- **DATA SECTION**
+ + + +
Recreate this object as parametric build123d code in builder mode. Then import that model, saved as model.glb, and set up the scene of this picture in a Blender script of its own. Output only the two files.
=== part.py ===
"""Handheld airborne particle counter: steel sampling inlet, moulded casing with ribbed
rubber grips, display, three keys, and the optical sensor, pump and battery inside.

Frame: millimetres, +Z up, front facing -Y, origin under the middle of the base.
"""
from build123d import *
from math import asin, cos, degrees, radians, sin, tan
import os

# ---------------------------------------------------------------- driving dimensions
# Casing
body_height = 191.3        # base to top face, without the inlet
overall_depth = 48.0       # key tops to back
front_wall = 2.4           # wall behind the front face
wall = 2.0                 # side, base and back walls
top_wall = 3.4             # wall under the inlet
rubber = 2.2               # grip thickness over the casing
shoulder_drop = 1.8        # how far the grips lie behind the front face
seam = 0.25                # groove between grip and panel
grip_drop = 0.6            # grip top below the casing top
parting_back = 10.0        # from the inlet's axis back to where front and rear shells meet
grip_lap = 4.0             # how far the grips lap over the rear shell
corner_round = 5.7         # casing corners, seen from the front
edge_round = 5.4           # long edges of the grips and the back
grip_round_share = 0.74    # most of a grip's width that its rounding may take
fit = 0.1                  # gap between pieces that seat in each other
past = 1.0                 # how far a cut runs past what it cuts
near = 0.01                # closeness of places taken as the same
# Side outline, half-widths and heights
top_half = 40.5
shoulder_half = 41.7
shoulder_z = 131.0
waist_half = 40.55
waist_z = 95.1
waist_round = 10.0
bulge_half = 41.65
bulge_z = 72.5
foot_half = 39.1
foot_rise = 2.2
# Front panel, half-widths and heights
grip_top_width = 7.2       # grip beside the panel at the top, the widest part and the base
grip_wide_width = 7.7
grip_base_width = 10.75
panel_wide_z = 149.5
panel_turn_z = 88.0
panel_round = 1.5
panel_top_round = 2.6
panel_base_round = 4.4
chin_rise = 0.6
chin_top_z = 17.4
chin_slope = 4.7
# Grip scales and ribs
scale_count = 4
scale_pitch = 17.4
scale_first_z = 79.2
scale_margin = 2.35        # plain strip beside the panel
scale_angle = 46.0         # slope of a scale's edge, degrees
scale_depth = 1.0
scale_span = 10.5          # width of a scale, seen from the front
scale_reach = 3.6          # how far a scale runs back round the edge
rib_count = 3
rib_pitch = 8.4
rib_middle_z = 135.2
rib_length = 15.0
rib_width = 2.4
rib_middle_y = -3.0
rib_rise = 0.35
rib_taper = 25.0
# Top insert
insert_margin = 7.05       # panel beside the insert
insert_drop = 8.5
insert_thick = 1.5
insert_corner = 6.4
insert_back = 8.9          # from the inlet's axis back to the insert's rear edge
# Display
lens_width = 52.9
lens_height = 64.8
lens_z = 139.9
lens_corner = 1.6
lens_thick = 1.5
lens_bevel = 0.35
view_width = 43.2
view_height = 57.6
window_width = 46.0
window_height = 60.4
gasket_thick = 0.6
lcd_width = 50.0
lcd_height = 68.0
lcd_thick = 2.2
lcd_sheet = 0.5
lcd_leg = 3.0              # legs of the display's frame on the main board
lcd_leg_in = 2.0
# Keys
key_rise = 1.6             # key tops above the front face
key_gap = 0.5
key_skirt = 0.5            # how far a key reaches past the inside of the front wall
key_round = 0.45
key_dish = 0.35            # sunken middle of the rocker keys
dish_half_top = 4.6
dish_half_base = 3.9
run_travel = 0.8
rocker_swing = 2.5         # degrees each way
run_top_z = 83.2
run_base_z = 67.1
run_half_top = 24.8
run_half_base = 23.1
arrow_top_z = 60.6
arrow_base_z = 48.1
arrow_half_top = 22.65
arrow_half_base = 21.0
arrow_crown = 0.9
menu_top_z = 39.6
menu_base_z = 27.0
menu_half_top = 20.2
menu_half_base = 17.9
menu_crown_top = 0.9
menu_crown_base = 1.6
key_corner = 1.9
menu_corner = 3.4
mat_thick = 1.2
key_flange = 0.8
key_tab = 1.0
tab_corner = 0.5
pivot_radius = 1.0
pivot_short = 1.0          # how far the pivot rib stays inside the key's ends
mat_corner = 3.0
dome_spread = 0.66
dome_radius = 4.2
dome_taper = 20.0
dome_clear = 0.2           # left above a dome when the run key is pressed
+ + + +
- **THE PROBLEM**
Return each line of the data exactly as written above.

- **FINISHED ANSWER**
Recreate this object as parametric build123d code in builder mode. Then import that model, saved as model.glb, and set up the scene of this picture in a Blender script of its own. Output only the two files.
=== part.py ===
"""Handheld airborne particle counter: steel sampling inlet, moulded casing with ribbed
rubber grips, display, three keys, and the optical sensor, pump and battery inside.

Frame: millimetres, +Z up, front facing -Y, origin under the middle of the base.
"""
from build123d import *
from math import asin, cos, degrees, radians, sin, tan
import os

# ---------------------------------------------------------------- driving dimensions
# Casing
body_height = 191.3        # base to top face, without the inlet
overall_depth = 48.0       # key tops to back
front_wall = 2.4           # wall behind the front face
wall = 2.0                 # side, base and back walls
top_wall = 3.4             # wall under the inlet
rubber = 2.2               # grip thickness over the casing
shoulder_drop = 1.8        # how far the grips lie behind the front face
seam = 0.25                # groove between grip and panel
grip_drop = 0.6            # grip top below the casing top
parting_back = 10.0        # from the inlet's axis back to where front and rear shells meet
grip_lap = 4.0             # how far the grips lap over the rear shell
corner_round = 5.7         # casing corners, seen from the front
edge_round = 5.4           # long edges of the grips and the back
grip_round_share = 0.74    # most of a grip's width that its rounding may take
fit = 0.1                  # gap between pieces that seat in each other
past = 1.0                 # how far a cut runs past what it cuts
near = 0.01                # closeness of places taken as the same
# Side outline, half-widths and heights
top_half = 40.5
shoulder_half = 41.7
shoulder_z = 131.0
waist_half = 40.55
waist_z = 95.1
waist_round = 10.0
bulge_half = 41.65
bulge_z = 72.5
foot_half = 39.1
foot_rise = 2.2
# Front panel, half-widths and heights
grip_top_width = 7.2       # grip beside the panel at the top, the widest part and the base
grip_wide_width = 7.7
grip_base_width = 10.75
panel_wide_z = 149.5
panel_turn_z = 88.0
panel_round = 1.5
panel_top_round = 2.6
panel_base_round = 4.4
chin_rise = 0.6
chin_top_z = 17.4
chin_slope = 4.7
# Grip scales and ribs
scale_count = 4
scale_pitch = 17.4
scale_first_z = 79.2
scale_margin = 2.35        # plain strip beside the panel
scale_angle = 46.0         # slope of a scale's edge, degrees
scale_depth = 1.0
scale_span = 10.5          # width of a scale, seen from the front
scale_reach = 3.6          # how far a scale runs back round the edge
rib_count = 3
rib_pitch = 8.4
rib_middle_z = 135.2
rib_length = 15.0
rib_width = 2.4
rib_middle_y = -3.0
rib_rise = 0.35
rib_taper = 25.0
# Top insert
insert_margin = 7.05       # panel beside the insert
insert_drop = 8.5
insert_thick = 1.5
insert_corner = 6.4
insert_back = 8.9          # from the inlet's axis back to the insert's rear edge
# Display
lens_width = 52.9
lens_height = 64.8
lens_z = 139.9
lens_corner = 1.6
lens_thick = 1.5
lens_bevel = 0.35
view_width = 43.2
view_height = 57.6
window_width = 46.0
window_height = 60.4
gasket_thick = 0.6
lcd_width = 50.0
lcd_height = 68.0
lcd_thick = 2.2
lcd_sheet = 0.5
lcd_leg = 3.0              # legs of the display's frame on the main board
lcd_leg_in = 2.0
# Keys
key_rise = 1.6             # key tops above the front face
key_gap = 0.5
key_skirt = 0.5            # how far a key reaches past the inside of the front wall
key_round = 0.45
key_dish = 0.35            # sunken middle of the rocker keys
dish_half_top = 4.6
dish_half_base = 3.9
run_travel = 0.8
rocker_swing = 2.5         # degrees each way
run_top_z = 83.2
run_base_z = 67.1
run_half_top = 24.8
run_half_base = 23.1
arrow_top_z = 60.6
arrow_base_z = 48.1
arrow_half_top = 22.65
arrow_half_base = 21.0
arrow_crown = 0.9
menu_top_z = 39.6
menu_base_z = 27.0
menu_half_top = 20.2
menu_half_base = 17.9
menu_crown_top = 0.9
menu_crown_base = 1.6
key_corner = 1.9
menu_corner = 3.4
mat_thick = 1.2
key_flange = 0.8
key_tab = 1.0
tab_corner = 0.5
pivot_radius = 1.0
pivot_short = 1.0          # how far the pivot rib stays inside the key's ends
mat_corner = 3.0
dome_spread = 0.66
dome_radius = 4.2
dome_taper = 20.0
dome_clear = 0.2           # left above a dome when the run key is pressed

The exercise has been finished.